Metapost: Johnny Hart, 1931-2007
Johnny Hart, creator of B.C. and writer (or co-writer? I’ve never been able to nail this down exactly) of Wizard of Id died Saturday. Today’s Easter strip is perhaps appropriately typical of his later work: infused with his religious beliefs, and largely idiosyncratic and inscrutable (numerology?). He liked to take potshots at atheists, Darwinists, and Jews, and as an interested party I have a hard time not taking those personally, but I’m not going to write anything mean about him today. Instead, I’ll just note that the dude died at his drawing board. That’s hardcore.

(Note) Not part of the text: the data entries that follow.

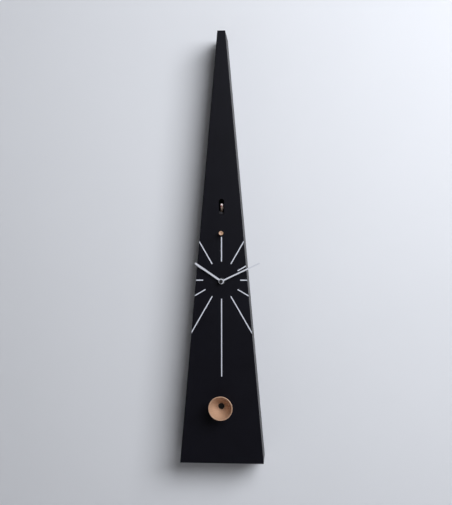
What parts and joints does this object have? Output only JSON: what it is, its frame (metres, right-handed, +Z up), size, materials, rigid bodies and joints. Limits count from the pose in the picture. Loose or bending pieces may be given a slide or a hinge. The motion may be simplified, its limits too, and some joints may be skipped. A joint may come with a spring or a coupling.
{
  "type": "pendulum wall clock",
  "caption": "Tall tapered black pendulum wall clock with white hour bars, bar hands, a bird doorway and a turned wooden bob.",
  "frame": {"origin": "middle of the hanging hole, in the plane of the wall", "axes": "+X to the right seen from the front, +Y into the wall, +Z up; the dial faces -Y"},
  "size_m": [0.155, 0.102, 0.8],
  "materials": {
    "black_satin": "smooth satin black lacquer on fibreboard",
    "bare_board": "bare sawn softwood",
    "steel": "zinc plated steel",
    "brass": "turned brass",
    "black_plastic": "fine moulded texture",
    "pale_plastic": "natural acetal",
    "white_print": "matt white print",
    "white_enamel": "satin white enamel",
    "black_metal": "black finish on metal",
    "turned_beech": "turned beech, thin satin oil",
    "bird_paint": "hand painted wood",
    "beak_paint": "satin red paint",
    "board_green": "solder mask",
    "copper_wire": "enamelled copper winding",
    "cell_sleeve": "printed sleeve",
    "paper_black": "black speaker paper"
  },
  "bodies": {
    "case": {"front_panel": "black_satin", "left_side": "black_satin", "right_side": "black_satin", "bottom_panel": "black_satin", "top_block": "bare_board", "middle_brace": "bare_board", "lower_brace": "bare_board", "glue_blocks": "bare_board", "case_screws": "steel", "hanger_plate": "steel", "hanger_screws": "steel", "hour_bars": "white_print", "movement_front_shell": "black_plastic", "movement_back_shell": "black_plastic", "shaft_bush": "black_metal", "shaft_washer": "black_metal", "shaft_nut": "black_metal", "circuit_board": "board_green", "motor_coil": "copper_wire", "motor_stator": "steel", "clock_cell": "cell_sleeve", "cell_contacts": "steel", "pivot_bush": "brass", "drive_case": "black_plastic", "drive_coil": "copper_wire", "cuckoo_case": "black_plastic", "bird_guide": "black_plastic", "bird_motor": "steel", "sound_board": "board_green", "speaker_ring": "steel", "speaker_cone": "paper_black", "battery_box": "black_plastic", "sound_cells": "cell_sleeve", "unit_screws": "steel"},
    "minute": {"minute_arbor": "brass", "minute_hand": "white_enamel", "hand_nut": "black_metal"},
    "hour": {"hour_wheel": "pale_plastic", "hour_hand": "white_enamel"},
    "motion_wheel": {"minute_wheel": "pale_plastic"},
    "setting": {"setting_knob": "pale_plastic"},
    "pendulum": {"pendulum_arbor": "steel", "pivot_cap": "turned_beech", "rod_hanger": "brass", "clamp_screw": "steel", "pendulum_rod": "steel", "drive_magnet": "steel", "bob_carrier": "brass", "bob_stem": "steel", "bob": "turned_beech", "bob_screw": "black_metal"},
    "rating": {"rating_nut": "brass"},
    "bird": {"bird_carriage": "black_plastic", "bird": "bird_paint", "beak": "beak_paint"},
    "bird_drive": {"motor_pinion": "brass"},
    "volume": {"volume_switch": "pale_plastic"}
  },
  "joints": [
    {"name": "minute_turn", "type": "hinge", "parent": "case", "child": "minute", "pos_m": [0, -0.07, -0.3535], "axis": [0, -1, 0], "continuous": true},
    {"name": "hour_turn", "type": "hinge", "parent": "case", "child": "hour", "pos_m": [0, -0.07, -0.3535], "axis": [0, -1, 0], "continuous": true},
    {"name": "motion_wheel_turn", "type": "hinge", "parent": "case", "child": "motion_wheel", "pos_m": [-0.01128, -0.06, -0.3494], "axis": [0, -1, 0], "continuous": true},
    {"name": "setting_turn", "type": "hinge", "parent": "case", "child": "setting", "pos_m": [-0.01538, -0.05, -0.33812], "axis": [0, -1, 0], "continuous": true},
    {"name": "pendulum_swing", "type": "hinge", "parent": "case", "child": "pendulum", "pos_m": [0, -0.067, -0.265], "axis": [0, -1, 0], "range_deg": [-3, 3]},
    {"name": "rating_turn", "type": "hinge", "parent": "pendulum", "child": "rating", "pos_m": [0, -0.042, -0.5935], "axis": [0, 0, 1], "continuous": true},
    {"name": "bird_slide", "type": "slide", "parent": "case", "child": "bird", "axis": [0, -1, 0], "range_m": [0, 0.018]},
    {"name": "bird_drive_turn", "type": "hinge", "parent": "case", "child": "bird_drive", "pos_m": [0, -0.038, -0.23352], "axis": [1, 0, 0], "range_deg": [-1, 260]},
    {"name": "volume_slide", "type": "slide", "parent": "case", "child": "volume", "axis": [1, 0, 0], "range_m": [-0.003, 0.003]}
  ],
  "couplings": [
    {"joint": "hour_turn", "follows": "minute_turn", "ratio": 0.083333},
    {"joint": "motion_wheel_turn", "follows": "minute_turn", "ratio": -0.33333},
    {"joint": "setting_turn", "follows": "minute_turn", "ratio": 1},
    {"joint": "bird_drive_turn", "follows": "bird_slide", "rad_per_m": 250}
  ]
}
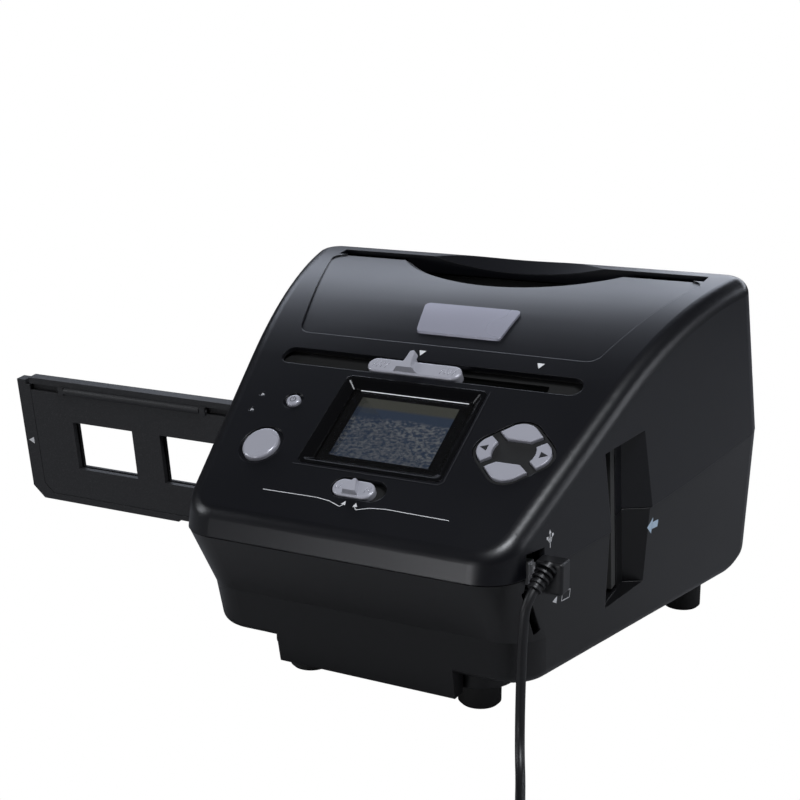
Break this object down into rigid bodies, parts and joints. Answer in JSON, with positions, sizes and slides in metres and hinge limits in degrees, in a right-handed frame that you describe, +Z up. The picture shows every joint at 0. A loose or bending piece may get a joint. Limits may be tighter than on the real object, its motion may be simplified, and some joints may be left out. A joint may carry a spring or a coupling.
{
  "type": "film negative scanner",
  "caption": "Desktop film and photo scanner: black wedge-shaped casing with a sliding slide holder, a long slider, a display, round keys, a top slot for prints and a USB cord.",
  "frame": {"origin": "on the table, at the middle of the four feet", "axes": "+Z up, +Y to the back, +X to the user's right along the slide holder"},
  "size_m": [0.3532, 0.3733, 0.1736],
  "materials": {
    "casing": "satin gloss black ABS",
    "casing_lower": "satin gloss black ABS",
    "silver": "silver lacquered plastic",
    "rubber": "matt black rubber",
    "steel": "plain steel",
    "window": "dark clear pane",
    "display": "lit display",
    "bezel": "gloss black",
    "key_plate": "matt black",
    "board": "green circuit board",
    "lens_mark": "pale light window",
    "dark_plate": "matt black",
    "holder": "fine-grained black",
    "white": "white diffusing plastic",
    "light_box": "pale grey",
    "strip": "pale strip",
    "inner_frame": "matt black",
    "lens": "coated glass",
    "plug": "matt black moulding",
    "cord": "black PVC"
  },
  "bodies": {
    "casing": {"top_cover": "casing", "bottom_cover": "casing_lower", "name_plate": "silver", "rubber_feet": "rubber", "cover_screws": "steel", "display_bezel": "bezel", "display_window": "window", "lcd_module": "display", "key_surround": "key_plate", "left_key_board": "board", "right_key_board": "board", "indicator_lenses": "lens_mark", "slider_track": "dark_plate", "switch_track": "dark_plate", "film_frame": "inner_frame", "guide_rods": "steel", "port_strips": "strip", "camera_bracket": "inner_frame", "sensor_board": "board", "photo_guide": "inner_frame", "photo_lamps": "board", "lamp_covers": "white", "main_board": "board", "board_screws": "steel", "port_board": "board", "usb_socket": "steel", "card_socket": "steel", "usb_plug": "plug", "plug_nose": "steel", "usb_cord": "cord", "usb_coil": "cord", "far_plug": "plug", "far_plug_shell": "steel"},
    "holder": {"holder_base": "holder", "holder_lid": "holder", "hinge_pins": "steel"},
    "backlight": {"slider_knob": "silver", "backlight_housing": "light_box", "backlight_diffuser": "white", "backlight_board": "board"},
    "focus": {"focus_switch": "silver"},
    "lens": {"lens_barrel": "inner_frame", "lens_glass": "lens"},
    "scan_button": {"scan_button": "silver"},
    "power_button": {"power_button": "silver"},
    "mode_key": {"mode_key": "silver"},
    "enter_key": {"enter_key": "silver"},
    "left_key": {"left_key": "silver"},
    "right_key": {"right_key": "silver"}
  },
  "joints": [
    {"name": "holder_slide", "type": "slide", "parent": "casing", "child": "holder", "axis": [1, 0, 0], "range_m": [-0.06, 0.2]},
    {"name": "backlight_slide", "type": "slide", "parent": "casing", "child": "backlight", "axis": [1, 0, 0], "range_m": [0, 0.055]},
    {"name": "focus_slide", "type": "slide", "parent": "casing", "child": "focus", "axis": [1, 0, 0], "range_m": [0, 0.0048]},
    {"name": "lens_slide", "type": "slide", "parent": "casing", "child": "lens", "axis": [0, -0.9919, -0.1271], "range_m": [0, 0.0012]},
    {"name": "scan_button_press", "type": "slide", "parent": "casing", "child": "scan_button", "axis": [0, 0.515, -0.8572], "range_m": [0, 0.0009], "stiffness_N_per_m": 900, "springref_m": -0.0005},
    {"name": "power_button_press", "type": "slide", "parent": "casing", "child": "power_button", "axis": [0, 0.515, -0.8572], "range_m": [0, 0.0009], "stiffness_N_per_m": 900, "springref_m": -0.0005},
    {"name": "mode_key_press", "type": "slide", "parent": "casing", "child": "mode_key", "axis": [0, 0.515, -0.8572], "range_m": [0, 0.0009], "stiffness_N_per_m": 900, "springref_m": -0.0005},
    {"name": "enter_key_press", "type": "slide", "parent": "casing", "child": "enter_key", "axis": [0, 0.515, -0.8572], "range_m": [0, 0.0009], "stiffness_N_per_m": 900, "springref_m": -0.0005},
    {"name": "left_key_press", "type": "slide", "parent": "casing", "child": "left_key", "axis": [0, 0.515, -0.8572], "range_m": [0, 0.0009], "stiffness_N_per_m": 900, "springref_m": -0.0005},
    {"name": "right_key_press", "type": "slide", "parent": "casing", "child": "right_key", "axis": [0, 0.515, -0.8572], "range_m": [0, 0.0009], "stiffness_N_per_m": 900, "springref_m": -0.0005}
  ],
  "couplings": [
    {"joint": "lens_slide", "follows": "focus_slide", "ratio": 0.25}
  ]
}
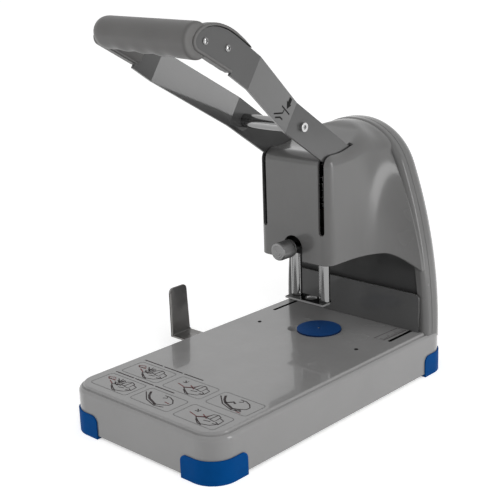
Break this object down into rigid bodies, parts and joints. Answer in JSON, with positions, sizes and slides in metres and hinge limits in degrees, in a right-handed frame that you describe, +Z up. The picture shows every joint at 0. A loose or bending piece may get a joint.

Here’s the obit from the AP via CNN. One of the things that struck me was this bit:
Richard Newcombe, founder and president of Creators Syndicate in Los Angeles … said Hart was the first cartoonist to sign on when the syndicate was created 20 years ago. “Traditionally, comic strips were owned by syndicates,” Newcombe said. “We were different because we allowed cartoonists to own their own work. It was … Johnny’s commitment to this idea that made us a success.”
This is the end of the CNN version of the story, but faithful reader pesch (who works in a newsroom and has reason to know) adds this from a version of the story he’s seen:
Newcombe said B.C. and Wizard of Id would continue. Family members have been helping produce the strips for years, and they have an extensive computer archive of Hart’s drawings to work with, he said.
If I have any pull at all in the comics industry, I have to beg and plead for this not to happen. Say what you will for good or for ill about Hart’s work, but it has always struck me (despite that note about help from family members) as being indisputably his work. The best way to honor that would be for it to stand on its own, not to be continued by assistants cutting and pasting new dialogue into scans of old strips. Because of the way that comics publishing works, there will be a few weeks worth of Hart-authored strips still to run, but after that it should bow gracefully out. It may be hard to believe for younger folks, but Hart was one of a generation of young turks who shook up the comics page in the 1970s, and letting his strip continue in other hands denies that chance to others and diminishes what went before.
Some folks have already used other comment threads to argue vociferously about the best way to honor (or not) his memory. Feel free to work out your aggressions here; doing so elsewhere will get you sent to The Cockpit.